Excerpted records:
◇ ◇ ◇
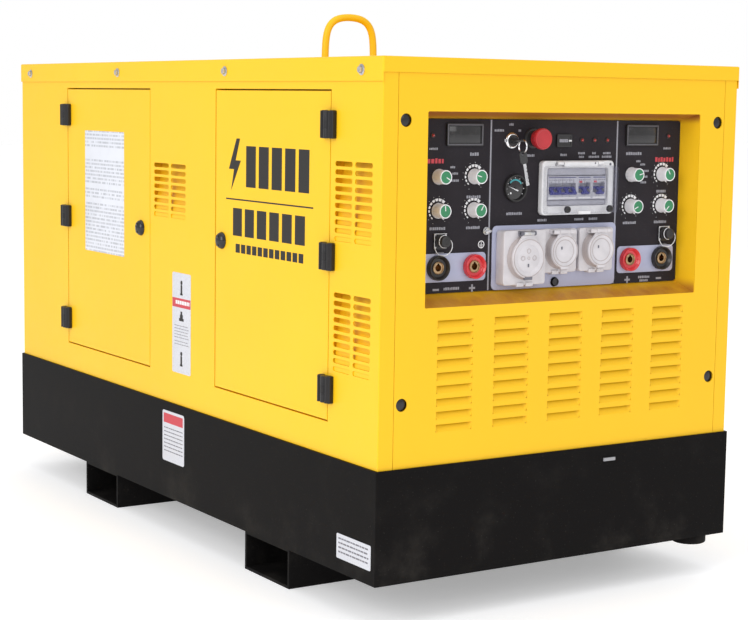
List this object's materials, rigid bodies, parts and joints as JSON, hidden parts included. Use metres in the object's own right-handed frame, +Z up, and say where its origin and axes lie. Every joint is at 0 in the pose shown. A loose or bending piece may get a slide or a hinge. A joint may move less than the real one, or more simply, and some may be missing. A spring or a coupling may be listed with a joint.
{
  "type": "engine driven welder",
  "caption": "Enclosed diesel engine driven welding generator on a skid base with fork pockets, side doors and a recessed control panel.",
  "frame": {"origin": "middle of the footprint at the underside of the fork pockets", "axes": "+X along the length towards the control panel, +Y across, +Z up"},
  "size_m": [1.708, 0.875, 1.146],
  "materials": {
    "canopy_yellow": "gloss powder coat",
    "base_black": "satin textured powder coat",
    "frame_grey": "satin",
    "tank_black": "satin",
    "zinc_steel": "zinc plated",
    "hinge_black": "fine textured",
    "panel_black": "matt overlay",
    "plate_grey": "satin",
    "instrument_black": "moulded",
    "socket_insulation": "moulded",
    "contact_brass": "machined",
    "switch_plastic": "moulded",
    "key_steel": "nickel plated",
    "stop_red": "moulded",
    "connector_black": "moulded",
    "breaker_frame": "moulded",
    "smoky_window": "clear moulded",
    "outlet_grey": "moulded",
    "engine_iron": "engine enamel",
    "generator_iron": "enamel",
    "shaft_steel": "machined",
    "fan_plastic": "moulded",
    "belt_rubber": "ribbed",
    "radiator_aluminium": "brazed fins",
    "muffler_steel": "heat-proof paint",
    "cleaner_black": "moulded",
    "battery_case": "moulded",
    "mount_rubber": "moulded",
    "lock_black": "moulded",
    "knob_grey": "moulded",
    "lever_blue": "moulded"
  },
  "bodies": {
    "set_body": {"base_tray": "base_black", "fork_pockets": "base_black", "engine_rails": "frame_grey", "fuel_tank": "tank_black", "inner_frame": "canopy_yellow", "lifting_eye": "canopy_yellow", "roof_cover": "canopy_yellow", "fasteners": "zinc_steel", "side_panel_left": "canopy_yellow", "side_panel_right": "canopy_yellow", "vent_baffles": "canopy_yellow", "hinge_brackets": "hinge_black", "control_end_panel": "canopy_yellow", "control_recess": "canopy_yellow", "radiator_end_panel": "canopy_yellow", "control_panel": "panel_black", "panel_plates": "plate_grey", "panel_instruments": "instrument_black", "weld_sockets": "socket_insulation", "weld_contacts": "contact_brass", "switch_bodies": "switch_plastic", "remote_sockets": "connector_black", "breaker_box": "breaker_frame", "breakers": "breaker_frame", "outlet_bodies": "outlet_grey", "engine_block": "engine_iron", "generator_stator": "generator_iron", "fan_belt": "belt_rubber", "radiator": "radiator_aluminium", "exhaust_muffler": "muffler_steel", "air_cleaner": "cleaner_black", "battery": "battery_case", "engine_mounts": "mount_rubber"},
    "door_left_1": {"door_left_1": "canopy_yellow"},
    "door_left_2": {"door_left_2": "canopy_yellow"},
    "door_right_1": {"door_right_1": "canopy_yellow"},
    "door_right_2": {"door_right_2": "canopy_yellow"},
    "door_lock_left_1": {"door_lock_left_1": "lock_black"},
    "door_lock_left_2": {"door_lock_left_2": "lock_black"},
    "door_lock_right_1": {"door_lock_right_1": "lock_black"},
    "door_lock_right_2": {"door_lock_right_2": "lock_black"},
    "knob_a1_upper": {"knob_a1_upper": "knob_grey"},
    "knob_a2_upper": {"knob_a2_upper": "knob_grey"},
    "knob_a1_lower": {"knob_a1_lower": "knob_grey"},
    "knob_a2_lower": {"knob_a2_lower": "knob_grey"},
    "knob_b1_upper": {"knob_b1_upper": "knob_grey"},
    "knob_b2_upper": {"knob_b2_upper": "knob_grey"},
    "knob_b1_lower": {"knob_b1_lower": "knob_grey"},
    "knob_b2_lower": {"knob_b2_lower": "knob_grey"},
    "ignition_key": {"ignition_key": "key_steel"},
    "emergency_button": {"emergency_button": "stop_red"},
    "breaker_window": {"breaker_window": "smoky_window"},
    "breaker_lever_1": {"breaker_lever_1": "lever_blue"},
    "breaker_lever_2": {"breaker_lever_2": "lever_blue"},
    "breaker_lever_3": {"breaker_lever_3": "lever_blue"},
    "outlet_cover_1": {"outlet_cover_1": "outlet_grey"},
    "outlet_cover_2": {"outlet_cover_2": "outlet_grey"},
    "outlet_cover_3": {"outlet_cover_3": "outlet_grey"},
    "drive_line": {"drive_line": "shaft_steel"},
    "cooling_fan": {"cooling_fan": "fan_plastic"}
  },
  "joints": [
    {"name": "door_left_1_swing", "type": "hinge", "parent": "set_body", "child": "door_left_1", "pos_m": [-0.5525, -0.43, 0.664], "axis": [0, 0, -1], "range_deg": [0, 110]},
    {"name": "door_lock_left_1_turn", "type": "hinge", "parent": "door_left_1", "child": "door_lock_left_1", "pos_m": [-0.141, -0.4225, 0.664], "axis": [0, 1, 0], "range_deg": [0, 90]},
    {"name": "door_left_2_swing", "type": "hinge", "parent": "set_body", "child": "door_left_2", "pos_m": [0.6695, -0.43, 0.664], "axis": [0, 0, 1], "range_deg": [0, 110]},
    {"name": "door_lock_left_2_turn", "type": "hinge", "parent": "door_left_2", "child": "door_lock_left_2", "pos_m": [0.245, -0.4225, 0.664], "axis": [0, -1, 0], "range_deg": [0, 90]},
    {"name": "door_right_1_swing", "type": "hinge", "parent": "set_body", "child": "door_right_1", "pos_m": [-0.5525, 0.43, 0.664], "axis": [0, 0, 1], "range_deg": [0, 110]},
    {"name": "door_lock_right_1_turn", "type": "hinge", "parent": "door_right_1", "child": "door_lock_right_1", "pos_m": [-0.141, 0.4225, 0.664], "axis": [0, 1, 0], "range_deg": [0, 90]},
    {"name": "door_right_2_swing", "type": "hinge", "parent": "set_body", "child": "door_right_2", "pos_m": [0.6695, 0.43, 0.664], "axis": [0, 0, -1], "range_deg": [0, 110]},
    {"name": "door_lock_right_2_turn", "type": "hinge", "parent": "door_right_2", "child": "door_lock_right_2", "pos_m": [0.245, 0.4225, 0.664], "axis": [0, -1, 0], "range_deg": [0, 90]},
    {"name": "knob_a1_upper_turn", "type": "hinge", "parent": "set_body", "child": "knob_a1_upper", "pos_m": [0.809, -0.27, 0.817], "axis": [1, 0, 0], "range_deg": [0, 60]},
    {"name": "knob_a2_upper_turn", "type": "hinge", "parent": "set_body", "child": "knob_a2_upper", "pos_m": [0.809, -0.19, 0.817], "axis": [1, 0, 0], "range_deg": [-225, 75]},
    {"name": "knob_a1_lower_turn", "type": "hinge", "parent": "set_body", "child": "knob_a1_lower", "pos_m": [0.809, -0.27, 0.755], "axis": [1, 0, 0], "range_deg": [-155, 145]},
    {"name": "knob_a2_lower_turn", "type": "hinge", "parent": "set_body", "child": "knob_a2_lower", "pos_m": [0.809, -0.19, 0.755], "axis": [1, 0, 0], "range_deg": [-120, 180]},
    {"name": "knob_b1_upper_turn", "type": "hinge", "parent": "set_body", "child": "knob_b1_upper", "pos_m": [0.809, 0.19, 0.817], "axis": [1, 0, 0], "range_deg": [-50, 50]},
    {"name": "knob_b2_upper_turn", "type": "hinge", "parent": "set_body", "child": "knob_b2_upper", "pos_m": [0.809, 0.27, 0.817], "axis": [1, 0, 0], "range_deg": [-180, 120]},
    {"name": "knob_b1_lower_turn", "type": "hinge", "parent": "set_body", "child": "knob_b1_lower", "pos_m": [0.809, 0.19, 0.755], "axis": [1, 0, 0], "range_deg": [-265, 35]},
    {"name": "knob_b2_lower_turn", "type": "hinge", "parent": "set_body", "child": "knob_b2_lower", "pos_m": [0.809, 0.27, 0.755], "axis": [1, 0, 0], "range_deg": [-285, 15]},
    {"name": "ignition_key_turn", "type": "hinge", "parent": "set_body", "child": "ignition_key", "pos_m": [0.799, -0.106, 0.883], "axis": [1, 0, 0], "range_deg": [-90, 45]},
    {"name": "emergency_button_push", "type": "slide", "parent": "set_body", "child": "emergency_button", "axis": [-1, 0, 0], "range_m": [0, 0.005], "stiffness_N_per_m": 2000},
    {"name": "breaker_window_lift", "type": "hinge", "parent": "set_body", "child": "breaker_window", "pos_m": [0.816, 0.0485, 0.8405], "axis": [0, -1, 0], "range_deg": [0, 110]},
    {"name": "breaker_lever_1_toggle", "type": "hinge", "parent": "set_body", "child": "breaker_lever_1", "pos_m": [0.803, 0.0125, 0.793], "axis": [0, -1, 0], "range_deg": [0, 80]},
    {"name": "breaker_lever_2_toggle", "type": "hinge", "parent": "set_body", "child": "breaker_lever_2", "pos_m": [0.803, 0.0665, 0.793], "axis": [0, -1, 0], "range_deg": [0, 80]},
    {"name": "breaker_lever_3_toggle", "type": "hinge", "parent": "set_body", "child": "breaker_lever_3", "pos_m": [0.803, 0.1025, 0.793], "axis": [0, -1, 0], "range_deg": [0, 80]},
    {"name": "outlet_cover_1_lift", "type": "hinge", "parent": "set_body", "child": "outlet_cover_1", "pos_m": [0.8355, -0.0875, 0.711], "axis": [0, -1, 0], "range_deg": [0, 110], "stiffness_Nm_per_rad": 0.05},
    {"name": "outlet_cover_2_lift", "type": "hinge", "parent": "set_body", "child": "outlet_cover_2", "pos_m": [0.8275, 0.005, 0.711], "axis": [0, -1, 0], "range_deg": [0, 110], "stiffness_Nm_per_rad": 0.05},
    {"name": "outlet_cover_3_lift", "type": "hinge", "parent": "set_body", "child": "outlet_cover_3", "pos_m": [0.8275, 0.095, 0.711], "axis": [0, -1, 0], "range_deg": [0, 110], "stiffness_Nm_per_rad": 0.05},
    {"name": "drive_line_spin", "type": "hinge", "parent": "set_body", "child": "drive_line", "pos_m": [0, 0, 0.48], "axis": [1, 0, 0], "continuous": true},
    {"name": "cooling_fan_spin", "type": "hinge", "parent": "set_body", "child": "cooling_fan", "pos_m": [-0.71, 0, 0.61], "axis": [1, 0, 0], "continuous": true}
  ],
  "couplings": [
    {"joint": "cooling_fan_spin", "follows": "drive_line_spin", "ratio": 1.2}
  ]
}
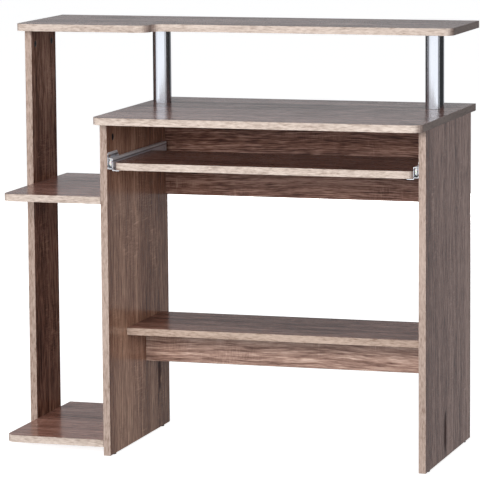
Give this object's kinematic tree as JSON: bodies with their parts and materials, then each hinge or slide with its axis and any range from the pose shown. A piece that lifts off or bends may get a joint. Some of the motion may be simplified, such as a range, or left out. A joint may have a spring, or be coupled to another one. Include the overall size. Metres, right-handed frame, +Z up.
◇ ◇ ◇
Tally every line of the listing that holds the string "axes", then give the number by itself.

2